À l'ouverture de la Conférence des Nations unies sur la biodiversité (COP 16) à Cali, en Colombie, nous devons de toute urgence aborder un déséquilibre critique : la biodiversité marine est largement négligée par les initiatives mondiales de conservation, menaçant nos océans et la santé de la planète. Les écosystèmes terrestres et marins sont interconnectés – sans un océan sain, la vie sur Terre ne peut prospérer. Près de 80% des gouvernements n'ont pas soumis de Stratégies et Plans d'Action Nationaux pour la Biodiversité (NBSAPs) mis à jour avant la COP. Ces plans définiront les bases de décennies de travail pour protéger la nature. Il est ainsi essentiel qu'ils intègrent pleinement la biodiversité marine, en assurant les engagements et les financements nécessaires pour protéger nos océans aux côtés des écosystèmes terrestres. 

La santé de la planète, inextricablement liée à celle de l’océan 

L'océan couvre plus de 70 % de la planète, produit de l'oxygène, stocke le carbone et nourrit des millions de personnes.
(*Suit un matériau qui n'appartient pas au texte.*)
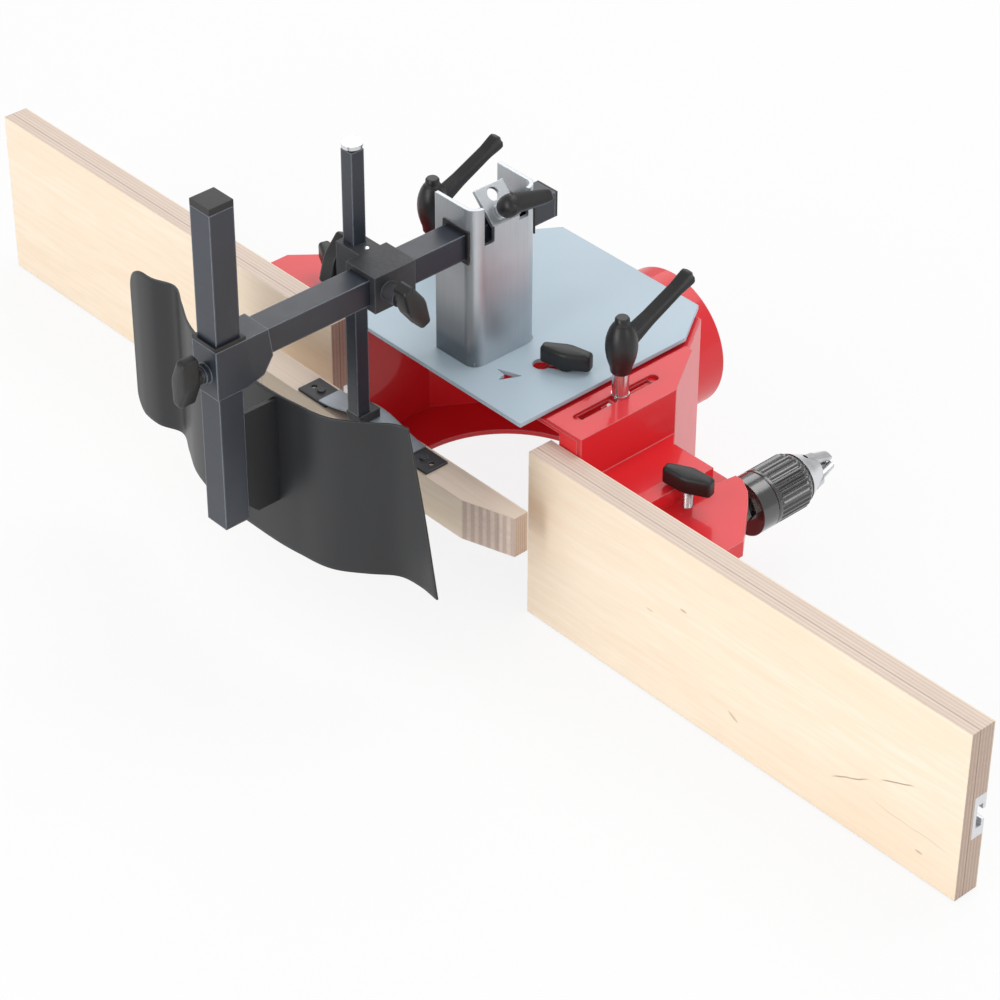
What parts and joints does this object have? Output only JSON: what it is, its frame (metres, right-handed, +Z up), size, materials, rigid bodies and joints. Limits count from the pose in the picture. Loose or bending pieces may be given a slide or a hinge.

Il abrite une biodiversité immense, estimée entre 500 000 et 10 millions d'espèces, dont beaucoup restent à découvrir. Pourtant, le Cadre mondial pour la biodiversité de Kunming-Montréal (Kunming-Montreal Global Biodiversity Framework), adopté par 192 pays en décembre 2022 (comme de nombreux accords internationaux avant lui) n'a pas réussi à donner une priorité suffisante à l'océan. Malgré les menaces pesant sur les écosystèmes marins, telles que la surpêche, la pollution et la destruction des habitats, les efforts mondiaux de conservation restent largement centrés sur les environnements terrestres. Ce déséquilibre met en danger à la fois la Terre et la mer.  

Prenons l'exemple du stockage du carbone. Les mangroves, les herbiers marins et les écosystèmes côtiers jouent un rôle crucial dans la rétention du carbone : l'océan absorbe environ un quart des émissions mondiales de CO2 chaque année. La dégradation de ces milieux menace la capacité de notre planète à lutter contre le changement climatique, qui, à son tour, exacerbe les phénomènes météorologiques de plus en plus violents ainsi que d’autres menaces pour les forêts, les zones humides et la biodiversité terrestre. L’absence de prise en compte des écosystèmes marins dans les plans d’actions pour la biodiversité compromet les efforts visant à protéger les moyens de subsistance des populations côtières, la sécurité alimentaire et les services écosystémiques (tels que la protection du littoral, la régulation climatique, le stockage du carbone et le cycle des ressources nutritives). 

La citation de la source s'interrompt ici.